Dueling values at State of the Union -- Feb. 7, 2013 column


By MARSHA MERCER
For his 1965 State of the Union address, Lyndon Johnson tried something new.
Wanting to reach the largest audience possible, LBJ moved the speech from day to primetime.
At 9:04 p.m. on Jan. 4, 1965, before a joint session of Congress, the president laid out his vision for a Great Society -- including hospital insurance for the elderly, a voting rights law for African Americans, federal aid for education and an extension of the minimum wage.
Not to be outdone, Republicans demanded time for a response, also a first. GOP House leader Gerald Ford and Senate leader Everett Dirksen did the honors.
Within two years, most of Johnson’s proposals were law.
Those were the days. LBJ had just won by a landslide. He knew he had to act fast to get big things accomplished. His laundry list became marching orders for the fattest Democratic majority in Congress since the New Deal.
Shortly after 9 p.m. on Tuesday, President Barack Obama will deliver his State of the Union address before a joint session of Congress. He knows he has to act fast to accomplish his goals. He’ll outline a laundry list of legislative priorities. A Republican response will follow. And that’s where similarities with 1965 end.
Obama will face a divided, deeply partisan Congress. He’ll expound on how the Democratic values he talked about in his Inaugural Address translate into policies to strengthen the middle class. If the last four years are a guide, though, many of his proposals will go nowhere.    
Sen. Marco Rubio of Florida, a Cuban-American in his first term, will give the Republican response. Rubio is a fresh face and he’s trying something new: He will speak in Spanish and English. He’s expected to offer a view of how smaller government, as championed by the GOP, will help the middle class.
Rubio has a tough assignment – to hit the reset button on a party that fumbled the last election. Republican Gov. Bobby Jindal of Louisiana recently called the GOP “the stupid party” for dumbing down its brand and failing to appeal to minorities. Plus, Rubio has a lot of hype to live up to. He’s glorified on the cover of this week’s Time magazine as “The Republican Savior.”
As theater, the night of dueling values could get interesting.
Obama will use the bully pulpit to promote job creation, targeting education to job skills, reducing dependence on foreign oil while promoting green energy, reforming immigration and reducing gun violence. He wants to increase spending on those priorities.  
At the same time, the president insists he’s eager for a “big deal” on deficit reduction that will end the cycle of government by crisis that replays every few weeks or months.

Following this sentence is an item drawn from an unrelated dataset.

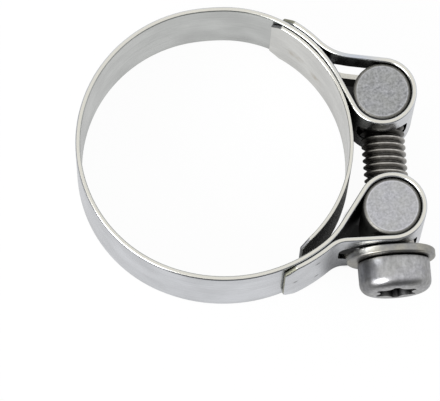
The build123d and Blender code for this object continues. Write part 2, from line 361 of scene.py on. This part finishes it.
class Finish:
    """A material under construction: short calls for its nodes."""

    def __init__(self, name):
        self.material = bpy.data.materials.new(name)
        self.material.use_nodes = True
        self.nodes = self.material.node_tree.nodes
        self.links = self.material.node_tree.links
        self.shader = self.nodes["Principled BSDF"]
        self.place = self.nodes.new("ShaderNodeTexCoord").outputs["Object"]

    def link(self, source, target):
        self.links.new(source, target)

    def noise(self, scale, detail=2.0, stretch=(1, 1, 1), roughness=0.5):
        """Noise with so many cells to a millimetre along each axis."""
        mapping = self.nodes.new("ShaderNodeMapping")
        mapping.inputs["Scale"].default_value = [scale / MM * s for s in stretch]
        self.link(self.place, mapping.inputs["Vector"])
        noise = self.nodes.new("ShaderNodeTexNoise")
        noise.inputs["Scale"].default_value = 1.0
        noise.inputs["Detail"].default_value = detail
        noise.inputs["Roughness"].default_value = roughness
        self.link(mapping.outputs["Vector"], noise.inputs["Vector"])
        return noise.outputs["Fac"]

    def ramp(self, source, low, high, to_low=0.0, to_high=1.0, smooth=False):
        node = self.nodes.new("ShaderNodeMapRange")
        node.clamp = True
        if smooth:
            node.interpolation_type = "SMOOTHSTEP"
        self.link(source, node.inputs["Value"])
        node.inputs["From Min"].default_value = low
        node.inputs["From Max"].default_value = high
        node.inputs["To Min"].default_value = to_low
        node.inputs["To Max"].default_value = to_high
        return node.outputs["Result"]

    def math(self, operation, *values):
        return math_node(self.material.node_tree, operation, *values)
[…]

Obama’s brand is strong among Democrats after his Inaugural Address in which he set out liberal themes for his second term, but he has alienated Republicans. The White House envisioned the two speeches as a package with the State of the Union offering what former senior Obama adviser David Plouffe called “details and blueprints.”
Obama gave a glimpse of Tuesday’s speech in remarks this week to House Democrats.
“The question I will ask myself on every item, every issue is, is this helping to make sure that everybody's got a fair shot and everybody is doing their fair share and everybody's playing by the same rules?” he said.
Next month, Obama is expected to send Congress his budget for the fiscal year that starts in October.
Despite Lyndon Johnson’s legendary success, most presidents fail to get what they ask in the State of the Union speech.  
Between 1965 and 2002, on average 43 percent of the policy proposals contained in State of the Union addresses were enacted by Congress in the legislative session in which the president gave his speech, Donna R. Hoffman and Alison D. Howard wrote in the 2006 book “Addressing the State of the Union.”
For second presidential terms, the success rate drops to 39 percent.
In 2013, the Democratic president’s State of the Union address will be a wish list. The Republican response will be one too.